The best principals are deeply invested in their school’s future and viability; they commit to the school long-term. Most principals I know want to stay in their new school for a long time; they know it takes three-to-five years to have a real impact and seven years to make sustained change. They want to leave a legacy that will see the school successful beyond their own time. This requires you as the principal to be focused on the future, hold a quantifiable vision for the school’s future, engage your community in realising the vision, and continuously strive to see that the school performs at its best.

Any organisation’s sustainability and long-term viability requires making wise and forward-thinking decisions now; this is the CEO’s role. The CEO’s strategic priorities are developed from their compelling purpose for the organisation. Your job is to know what your organisation will look like in fifteen years.

At one of my schools, in the bayside suburbs of a capital city, we had ten good quality independent schools within a 10km radius. Sustaining market share was hard work; it really was, especially when we were considered a “high-fee” school against the competitors.

We were an all-girls school, with many of our competitors being co-educational. Our families who had boys sent them to two very large, independent boys’ schools in the catchment.
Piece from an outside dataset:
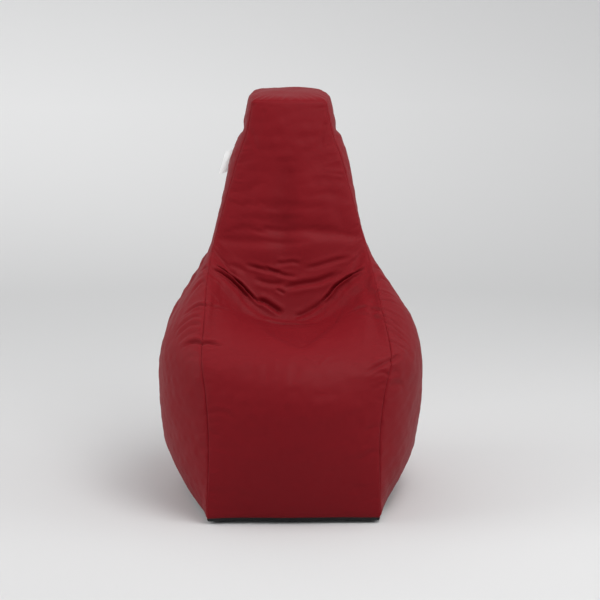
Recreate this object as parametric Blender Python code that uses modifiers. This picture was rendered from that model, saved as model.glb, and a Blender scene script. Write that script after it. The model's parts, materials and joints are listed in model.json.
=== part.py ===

I knew I had to change our offerings to ensure our school’s sustainability, so I did. I built a boys’ school from scratch, just 2km away. And so, without merging two schools and creating a co-educational school, I provided two schools that were accessible to each other, offering many of the tangible benefits of co-education. This was an important strategic decision.

The point is that independent schools are vulnerable to market forces – their sustainability is not to be taken for granted. While the risk to schools is low, it is nonetheless a matter of concern for the local school board at any independent school. And consequently, a matter of significant stress and accountability for the principal.

One of the principals, during the case study interviews for my Thesis, said, “We rely on parents’ fees to keep our schools afloat – it does come with expectations from parents to deliver on our promises, and all we say what our schools will do:’ A lesson for the new principal: keep your communications team in check – under promise and over-deliver.

There is a lot at stake in independent schools if principals are not effective at sustaining the school’s enrolment market share. At risk is the reputation of the school in the community, the financial viability of the school, and long-term sustainability if enrolments decline. The high stakes are due to the tension between the competitive enrolment market and the high fees (compared to other options in the catchment) the schools charge.

There are cases of independent schools moving from single-sex to co­ educational due to falling market share. Other independent schools have amalgamated to boost market share. One school in regional NSW made the decision to go co-educational, with the principal at the time saying, “The decision will ensure the growth of the school into the future.”

Mackay saw the merger of two long-established independent schools. Each single-sex school was struggling to attract enrolments against the other competition in the area, especially following the recent establishment of a new independent co-educational school. The respective boards felt the merger would ensure their viability.

And in Melbourne in the 2010s, a girls’ grammar turned co­educational. The board decided to convert because, with a roll of 500 students and about fifty girls at the VCE level, the school wasn’t big enough to offer the breadth of subjects required. They struggled to be viable as a small, single-sex girls’ school.

The point is that independent schools are vulnerable to market forces – their sustainability is not to be taken for granted. While the risk to schools is low, it is nonetheless a matter of concern for the local school board at any independent school. And consequently, a matter of significant stress and accountability for the principal.